(Structured object records)
⟨

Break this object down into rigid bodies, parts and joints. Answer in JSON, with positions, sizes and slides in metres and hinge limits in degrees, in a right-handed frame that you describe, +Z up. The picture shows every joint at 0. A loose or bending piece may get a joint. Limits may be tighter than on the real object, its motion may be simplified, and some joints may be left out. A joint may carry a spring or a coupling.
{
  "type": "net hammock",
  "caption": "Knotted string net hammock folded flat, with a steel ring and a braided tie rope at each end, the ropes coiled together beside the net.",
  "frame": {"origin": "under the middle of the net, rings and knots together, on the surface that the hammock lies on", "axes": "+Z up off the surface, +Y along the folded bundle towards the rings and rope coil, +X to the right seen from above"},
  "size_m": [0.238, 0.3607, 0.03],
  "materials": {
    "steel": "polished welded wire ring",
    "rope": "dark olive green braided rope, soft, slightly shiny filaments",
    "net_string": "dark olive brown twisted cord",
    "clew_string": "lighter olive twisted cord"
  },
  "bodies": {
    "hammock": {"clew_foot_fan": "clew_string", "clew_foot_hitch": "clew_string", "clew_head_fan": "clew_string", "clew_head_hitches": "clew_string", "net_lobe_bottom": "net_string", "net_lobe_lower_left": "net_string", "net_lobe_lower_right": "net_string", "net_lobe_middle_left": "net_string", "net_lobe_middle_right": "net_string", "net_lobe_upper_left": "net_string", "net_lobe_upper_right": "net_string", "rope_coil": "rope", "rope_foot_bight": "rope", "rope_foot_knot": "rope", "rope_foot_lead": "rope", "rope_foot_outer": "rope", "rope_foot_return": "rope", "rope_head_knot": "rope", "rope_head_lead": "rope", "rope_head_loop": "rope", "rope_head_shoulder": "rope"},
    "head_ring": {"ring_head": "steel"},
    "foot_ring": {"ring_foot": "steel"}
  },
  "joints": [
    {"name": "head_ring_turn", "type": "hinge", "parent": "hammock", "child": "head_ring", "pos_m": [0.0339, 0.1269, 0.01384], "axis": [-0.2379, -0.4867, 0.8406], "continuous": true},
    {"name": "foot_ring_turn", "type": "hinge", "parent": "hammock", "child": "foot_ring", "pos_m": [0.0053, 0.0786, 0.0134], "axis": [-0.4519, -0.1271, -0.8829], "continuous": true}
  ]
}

⟩
⟨

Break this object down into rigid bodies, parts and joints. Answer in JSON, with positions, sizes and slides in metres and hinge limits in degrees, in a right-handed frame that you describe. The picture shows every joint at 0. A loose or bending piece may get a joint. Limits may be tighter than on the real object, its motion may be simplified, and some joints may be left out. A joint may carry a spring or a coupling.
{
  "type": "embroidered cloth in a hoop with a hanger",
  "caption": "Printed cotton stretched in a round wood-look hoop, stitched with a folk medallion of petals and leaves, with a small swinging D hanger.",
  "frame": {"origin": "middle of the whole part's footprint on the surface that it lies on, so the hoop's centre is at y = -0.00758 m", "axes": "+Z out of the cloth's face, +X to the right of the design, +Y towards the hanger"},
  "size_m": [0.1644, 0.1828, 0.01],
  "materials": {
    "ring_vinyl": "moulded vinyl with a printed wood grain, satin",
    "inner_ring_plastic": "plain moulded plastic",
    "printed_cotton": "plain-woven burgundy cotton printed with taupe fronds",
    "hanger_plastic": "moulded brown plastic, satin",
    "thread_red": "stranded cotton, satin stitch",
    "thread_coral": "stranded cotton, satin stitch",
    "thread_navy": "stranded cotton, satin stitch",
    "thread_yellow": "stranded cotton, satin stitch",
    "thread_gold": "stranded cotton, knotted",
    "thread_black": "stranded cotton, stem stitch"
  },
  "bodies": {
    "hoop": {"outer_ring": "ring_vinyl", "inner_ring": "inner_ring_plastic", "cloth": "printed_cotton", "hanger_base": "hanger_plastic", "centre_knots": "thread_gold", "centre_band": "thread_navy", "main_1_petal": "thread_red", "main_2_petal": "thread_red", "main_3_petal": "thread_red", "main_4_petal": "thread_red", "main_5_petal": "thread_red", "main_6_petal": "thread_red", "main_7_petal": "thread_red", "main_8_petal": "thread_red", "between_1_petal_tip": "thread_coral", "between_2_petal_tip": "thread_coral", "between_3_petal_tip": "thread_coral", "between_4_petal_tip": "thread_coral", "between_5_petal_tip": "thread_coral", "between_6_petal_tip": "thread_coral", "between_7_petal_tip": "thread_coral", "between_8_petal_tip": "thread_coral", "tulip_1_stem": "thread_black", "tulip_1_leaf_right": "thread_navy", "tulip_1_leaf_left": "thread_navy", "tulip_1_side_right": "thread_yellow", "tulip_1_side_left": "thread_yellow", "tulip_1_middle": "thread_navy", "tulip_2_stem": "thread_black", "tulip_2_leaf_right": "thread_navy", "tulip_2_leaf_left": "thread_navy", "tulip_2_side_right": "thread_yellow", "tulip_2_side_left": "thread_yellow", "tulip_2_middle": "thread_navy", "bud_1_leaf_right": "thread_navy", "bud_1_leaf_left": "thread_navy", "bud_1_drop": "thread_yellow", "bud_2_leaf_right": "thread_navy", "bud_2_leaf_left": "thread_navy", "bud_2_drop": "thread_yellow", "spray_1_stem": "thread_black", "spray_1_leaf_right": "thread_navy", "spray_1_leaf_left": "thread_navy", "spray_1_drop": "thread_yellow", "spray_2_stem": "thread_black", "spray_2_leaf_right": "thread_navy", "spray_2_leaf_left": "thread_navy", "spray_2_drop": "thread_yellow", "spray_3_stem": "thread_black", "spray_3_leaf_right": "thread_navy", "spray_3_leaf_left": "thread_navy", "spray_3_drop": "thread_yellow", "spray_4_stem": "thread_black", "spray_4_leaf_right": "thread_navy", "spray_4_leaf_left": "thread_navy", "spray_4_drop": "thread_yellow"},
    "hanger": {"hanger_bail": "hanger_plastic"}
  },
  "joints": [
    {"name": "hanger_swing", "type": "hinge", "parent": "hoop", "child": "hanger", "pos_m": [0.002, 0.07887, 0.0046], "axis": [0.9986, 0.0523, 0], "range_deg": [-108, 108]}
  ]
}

⟩

Using the entries above, find all lines with "sizes". Copy them.

Break this object down into rigid bodies, parts and joints. Answer in JSON, with positions, sizes and slides in metres and hinge limits in degrees, in a right-handed frame that you describe, +Z up. The picture shows every joint at 0. A loose or bending piece may get a joint. Limits may be tighter than on the real object, its motion may be simplified, and some joints may be left out. A joint may carry a spring or a coupling.
Break this object down into rigid bodies, parts and joints. Answer in JSON, with positions, sizes and slides in metres and hinge limits in degrees, in a right-handed frame that you describe. The picture shows every joint at 0. A loose or bending piece may get a joint. Limits may be tighter than on the real object, its motion may be simplified, and some joints may be left out. A joint may carry a spring or a coupling.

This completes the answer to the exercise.